Traffic: It’s Only Going To Get Worse

Charlie Harper

Friday, January 12th, 2024

A decade ago this month I began a public campaign to help the state find the additional money it needed to invest in our roads and bridges.  I worked on the public relations and policy end of a group that understood the depth of the problem, but also the lack of political will to fund a solution. 

Ten years later I no longer have clients in this space and am not soliciting any.  I say that to clarify I have no inside knowledge of the continued efforts to keep Georgians moving, nor a financial incentive in any proposed solutions.  I’m just a guy that has noticed that the time I sit bumper to bumper in various corners of the state is getting worse, and likely will continue to do so.  Today’s column is brought to by the letter “T”.

Transportation: “Logistics is in our DNA” was an oft repeated quote by former Mayor Kasim Reed.  It was part of his pitch to demonstrate the connected nature of the city with the region and state, while showcasing the enviable assets of our airport, road network, and ports.  When we get too much of a good thing, however, we get…

Traffic:  Congestion in metro Atlanta has been an issue my entire half-century plus lifetime. People are moving to Georgia faster than we build roads.  Our new road building has stopped, with respect to interstates.  We’re barely adding new lanes.  While we remain among the fastest growing states in the country, we’re not matching the people arriving with the ability to move them around. 

Two-Eighty-Five:  Nowhere is this more apparent that Atlanta’s Interstate 285.  It’s a four or more lane perimeter around the Atlanta city center. As the metro area has sprawled to over six million people, it’s no longer a bypass.  It is “oversubscribed” much of the day, with lanes backed up for major interstate exists to or from this highway by….

Trucks:  If Trucks were our canary in our traffic coal mine, we would have been ignoring them long enough that we would all be dead. I-285 officially bars them from the two left lanes, but this is ignored and not enforced.  Trucks now own three of the lanes of the highway at all times, and when traffic slows, they immediately move to the far left lane too. This isn’t just a metro Atlanta problem however.  As a frequent driver on I-16 and I-95, we have to understand that moving freight has become the critical function of our interstate network 

Trains:  More freight trains would help get more trucks off our roads, but railways are private entities, and building more rail lines has the same opposition as building new roads.  The Port of Savannah has done extensive upgrades to match their growing capacity with additional rail transport of containers, but we still don’t separate the freight traffic coming to Atlanta vs that coming through Atlanta very well.
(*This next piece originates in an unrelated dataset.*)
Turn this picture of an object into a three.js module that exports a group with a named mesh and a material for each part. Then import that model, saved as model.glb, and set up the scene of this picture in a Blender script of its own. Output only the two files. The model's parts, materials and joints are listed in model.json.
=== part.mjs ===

Terminals:  We continue to incentive warehouses as exurban and rural economic development projects.  Our logistics DNA now has these terminals stretching along all freeways leading to/from Atlanta, along I-16, and up and down I-95.  They’re great for local governments who get property tax dollars while offering few municipal services.  They’re horrible for the congestion of our road network.

Transit:  Transit is the holy grail of Atlanta media; to the point they use it as a synonym for transportation.  Politically, it is the unfortunate and unnecessary enemy of traffic fixes.  Any public discussion of congestion is usually hijacked into a discussion of MARTA expansion and intercity passenger rail.  The discussion of moving freight does not resonate with thought leaders who want any extra funds going into moving people.

Taxes:  Like with all public problems, even when clearly identified, no one wants to pay to solve them.  The 2015 transportation funding bill increased annual revenue from Georgian’s pockets by less than the amount of a monthly cell phone bill.  There is no political will from Republicans to raise taxes of any kind, and Democrats willing to raise taxes want the money spent on transit, not roads and bridges.  There is no champion or sponsor to solve this problem.

Time:  Elected officials are not kin to take a hard vote like raising taxes and/or spending billions away from their core constituency’s wishes when the projects will not start for years, and will not be finished for decades.  To be fair, voters have the same immediacy of wanting an instant ROI for their tax dollars.  Federal red tape makes it impossible to do even minor projects in less than years, and major ones could outlast two two-term Governors.  

It’s not that we all don’t’ know that there’s a problem, and that it is growing.  It’s just that we collectively would rather sit in traffic and complain about it than get our citizens focused on the problems at hand and begin the slow process of building coalitions for solutions.